Hey YouTube is simply blocking the request sometimes.

To create a rough picture.

You add one feed, news tries to fetch the favicon. If that request fails because it's blocked it will be empty.

If you have X feeds from YouTube the fetcher will loop over all feeds and try to get the favicon. We know for sure that grabbing the favicon can take multiple requests as there is no protocol just conventions for example created by Apple for the iPhone back then.

We also had an issue report that news is making way more requests than expected, it's not yet reproduced though and we also have to understanding why it might happen.

Anyways, YouTube probably has a automatic load balancer and firewall and will block automated scripts that send too many requests whatever "too many" means for youtube.

If while fetching the update the the favicon request is blocked it will be empty.

I think there is no easy fix for this, the library did receive an update recently regarding the user agent which might lead to less blocking by YouTube (?) Enhancing the logic would be another option but would also slow down the fetching process per feed. Currently creating a new release is blocked by new front-end code that was already merged but doesn't work.

MartenBE commented 3 years ago

Hi, thanks for the answer. Is there a logic in why some are blocked and some aren't?

Grotax commented 3 years ago

Probably it relates to the amount of requests, basically from the point of view from YouTube you ask for the same file over and over again.

And also in the same pattern, so I imagine they have some defense system running in front of the Webservers that is checking for spacious patterns. It might also be different depending on the specific server that is serving that instance of YouTube.

The library has some caching and a trimming logic so it would always ask for YouTube.com/favicon.ico I guess and maybe some more for better resolution (apple standard).

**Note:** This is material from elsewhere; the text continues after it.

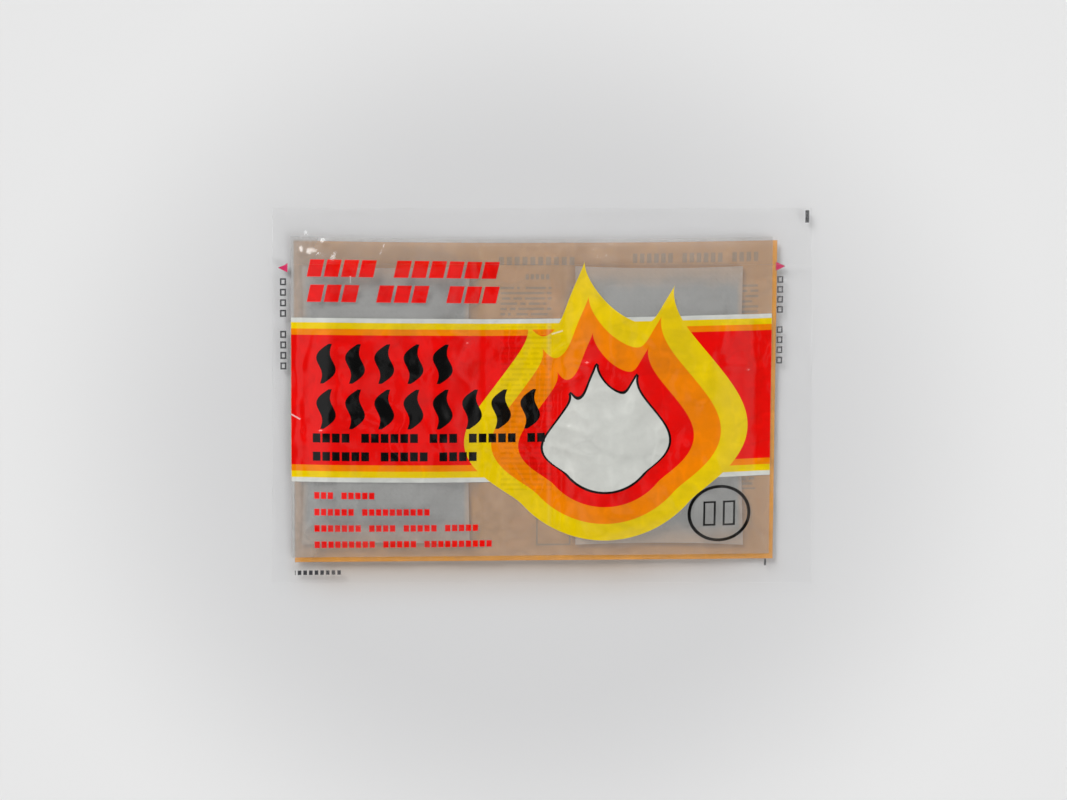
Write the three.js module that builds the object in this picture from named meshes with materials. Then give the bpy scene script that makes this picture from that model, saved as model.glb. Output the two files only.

But I guess the cache is only used after the first request, Webservers and clients can communicate with each other to indicate that a file has not changed. But this first request already fails and the library throws an error before touching the cache

Haven't checked the code but that is what I reconstruct from memory

stale[bot] commented 2 years ago

This issue has been automatically marked as stale because it has not had recent activity. It will be closed if no further activity occurs.